Ça ne garantit rien pour la carrière du film, mais c'est en tout cas un signe de la très grande réputation de Denys Arcand en France. Et de l'influence de Studio Canal, qui a fait le pari de distribuer le film dans plus de 300 salles, mercredi en huit. Une combinaison impressionnante, qu'on réserve au rayon des films d'auteur, à des valeurs sûres comme Agnès Jaoui ou Claude Chabrol.

Vedettes

Fin de la projection, vers 22 h 30. Applaudissements, sinon délirants, du moins très chaleureux. On aperçoit le compositeur Michel Legrand. Des vedettes de la télé. Bernard Pivot, qui a accepté pour Arcand de jouer brièvement son propre rôle, s'est déplacé pour la circonstance: «Je suis un grand fan d'Arcand, dit-il. J'ai même Le déclin et Les invasions dans ma vidéothèque. J'ai beaucoup aimé celui-ci. C'est vrai qu'il est plus que noir, c'est terrible! Pas désespéré: encore pire! Mais c'est très réussi.»

Je bute sur Antoine de Caunes, acteur, réalisateur, et père d'Emma de Caunes: «J'ai adoré les deux films précédents. Quant à celui-ci, je le trouve formidable. Mais de toute façon, comment pourrais-je être objectif?» dit-il en serrant sa chère fille contre lui.

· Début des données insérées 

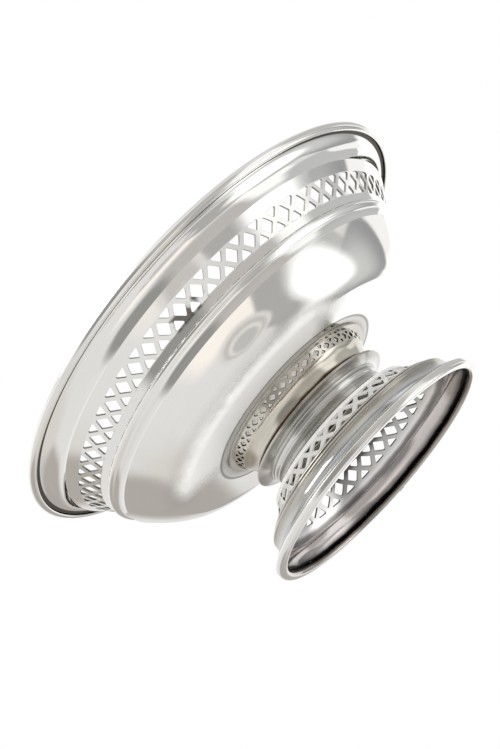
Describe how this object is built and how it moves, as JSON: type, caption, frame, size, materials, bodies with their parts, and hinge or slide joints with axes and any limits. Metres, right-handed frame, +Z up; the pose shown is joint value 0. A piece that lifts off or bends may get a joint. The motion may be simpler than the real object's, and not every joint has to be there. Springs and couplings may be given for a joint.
{
  "type": "bonbon dish",
  "caption": "Footed bonbon dish in silver: a spun bowl with a pierced lattice gallery and wired rim, on a pierced collar and spreading foot.",
  "frame": {"origin": "on the surface the dish stands on, under the centre of its foot", "axes": "+Z up along the dish's axis of revolution; X and Y are alike"},
  "size_m": [0.1256, 0.1256, 0.057],
  "materials": {
    "polished_silver": "polished, with fine wiping scratches and a little tarnish in the creases",
    "silver_solder": "dull, slightly tarnished"
  },
  "bodies": {
    "root": {"bowl": "polished_silver", "bowl_rim_wire": "polished_silver", "pierced_collar": "polished_silver", "foot": "polished_silver", "foot_rim_wire": "polished_silver", "rim_wire_solder": "silver_solder", "collar_top_solder": "silver_solder", "collar_foot_solder": "silver_solder", "foot_wire_solder": "silver_solder"}
  },
  "joints": []
}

Lambert Wilson, lui, n'a pas vraiment d'intérêt dans l'entreprise, mais il est venu tout de même, en hommage à Denys Arcand: «D'une certaine manière, c'est le film que je préfère. Il y a une réflexion saisissante sur notre époque. Bon, c'est vrai que les spectateurs n'auront pas le même sentiment d'empathie pour le héros, comme dans Les invasions. Cela dit, ce comédien est remarquable.»

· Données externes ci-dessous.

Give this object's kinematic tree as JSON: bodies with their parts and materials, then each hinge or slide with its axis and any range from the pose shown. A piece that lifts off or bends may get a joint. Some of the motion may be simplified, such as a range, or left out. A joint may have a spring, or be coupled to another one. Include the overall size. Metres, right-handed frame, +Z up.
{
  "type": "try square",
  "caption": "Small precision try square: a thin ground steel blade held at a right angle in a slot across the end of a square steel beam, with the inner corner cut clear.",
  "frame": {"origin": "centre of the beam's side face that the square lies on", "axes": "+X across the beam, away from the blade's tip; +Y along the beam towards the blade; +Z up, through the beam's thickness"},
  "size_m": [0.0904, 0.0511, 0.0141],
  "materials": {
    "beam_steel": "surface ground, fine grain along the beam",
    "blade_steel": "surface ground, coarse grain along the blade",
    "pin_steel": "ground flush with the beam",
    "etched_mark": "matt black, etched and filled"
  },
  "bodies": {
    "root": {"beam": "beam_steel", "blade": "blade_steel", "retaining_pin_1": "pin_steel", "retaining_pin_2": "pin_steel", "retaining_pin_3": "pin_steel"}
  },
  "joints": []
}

Il y aura bien ici et là quelques réserves chuchotées entre deux coupes de champagne. Mais ce n'est pas le soir d'une avant-première qu'on va se lancer dans les critiques de fond ni dans les pronostics.

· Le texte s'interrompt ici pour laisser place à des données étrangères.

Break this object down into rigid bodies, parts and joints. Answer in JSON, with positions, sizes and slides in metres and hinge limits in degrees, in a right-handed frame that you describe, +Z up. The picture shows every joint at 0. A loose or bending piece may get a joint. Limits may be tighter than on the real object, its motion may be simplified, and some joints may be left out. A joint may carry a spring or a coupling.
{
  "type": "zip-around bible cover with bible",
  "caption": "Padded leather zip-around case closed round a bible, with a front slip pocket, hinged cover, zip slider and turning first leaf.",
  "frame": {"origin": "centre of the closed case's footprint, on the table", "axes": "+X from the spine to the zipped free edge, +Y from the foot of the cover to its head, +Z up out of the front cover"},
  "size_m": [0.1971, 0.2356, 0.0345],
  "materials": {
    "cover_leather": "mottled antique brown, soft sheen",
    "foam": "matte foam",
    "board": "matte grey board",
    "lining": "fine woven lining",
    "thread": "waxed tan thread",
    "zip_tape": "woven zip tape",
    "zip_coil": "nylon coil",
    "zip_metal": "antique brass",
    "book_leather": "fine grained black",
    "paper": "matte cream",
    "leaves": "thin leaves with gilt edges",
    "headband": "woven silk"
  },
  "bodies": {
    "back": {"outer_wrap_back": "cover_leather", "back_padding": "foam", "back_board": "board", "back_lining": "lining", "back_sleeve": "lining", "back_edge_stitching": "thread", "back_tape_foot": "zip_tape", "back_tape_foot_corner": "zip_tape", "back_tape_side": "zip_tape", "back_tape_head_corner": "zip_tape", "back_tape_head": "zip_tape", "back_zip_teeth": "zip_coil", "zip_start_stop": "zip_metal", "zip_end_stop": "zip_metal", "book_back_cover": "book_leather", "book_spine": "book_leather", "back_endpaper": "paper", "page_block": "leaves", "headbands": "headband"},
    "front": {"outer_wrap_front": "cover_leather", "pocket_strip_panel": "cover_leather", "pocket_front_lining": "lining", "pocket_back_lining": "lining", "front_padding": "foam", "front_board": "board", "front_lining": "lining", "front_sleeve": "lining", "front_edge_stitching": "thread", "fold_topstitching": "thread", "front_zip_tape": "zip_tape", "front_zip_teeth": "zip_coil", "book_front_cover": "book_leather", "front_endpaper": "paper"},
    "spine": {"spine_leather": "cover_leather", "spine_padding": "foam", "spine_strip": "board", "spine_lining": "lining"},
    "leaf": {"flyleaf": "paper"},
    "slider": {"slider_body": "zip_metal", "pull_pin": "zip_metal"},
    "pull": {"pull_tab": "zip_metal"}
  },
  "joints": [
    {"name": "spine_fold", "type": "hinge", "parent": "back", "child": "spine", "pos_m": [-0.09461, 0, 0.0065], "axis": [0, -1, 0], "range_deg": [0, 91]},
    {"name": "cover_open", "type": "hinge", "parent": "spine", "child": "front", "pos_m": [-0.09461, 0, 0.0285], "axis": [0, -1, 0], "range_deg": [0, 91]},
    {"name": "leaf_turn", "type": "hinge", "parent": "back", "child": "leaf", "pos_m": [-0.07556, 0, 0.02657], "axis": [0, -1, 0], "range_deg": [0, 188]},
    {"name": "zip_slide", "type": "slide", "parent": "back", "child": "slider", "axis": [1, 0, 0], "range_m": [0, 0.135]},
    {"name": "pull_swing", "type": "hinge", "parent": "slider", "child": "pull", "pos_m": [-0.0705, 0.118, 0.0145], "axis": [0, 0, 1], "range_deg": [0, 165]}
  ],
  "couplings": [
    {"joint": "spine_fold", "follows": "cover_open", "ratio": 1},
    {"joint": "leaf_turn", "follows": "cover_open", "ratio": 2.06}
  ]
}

Les nombreux professionnels présents - producteurs ou distributeurs - lèvent les yeux au ciel si vous leur demandez leurs prévisions. Arcand lui-même se déclare philosophe: «On ne peut absolument jamais savoir comment ça va marcher. À Hollywood, il y a les champions mondiaux de la prévision et du marketing: ils se trompent neuf fois sur dix...»

Lui qui n'apprécie pas follement ce genre d'exercice, s'apprêtait à se livrer à deux jours de promotion bien tassés, d'une radio à un studio de télé, en passant par quelques interviews et séances photo pour les journaux. Marc Labrèche, de son côté, se livre au même exercice pendant deux jours également.

En attendant le verdict sans appel du mercredi 26 en fin d'après-midi: on aura à ce moment-là les chiffres de fréquentation de la séance de 14 h à Paris. La carrière de L'âge des ténèbres sera alors scellée.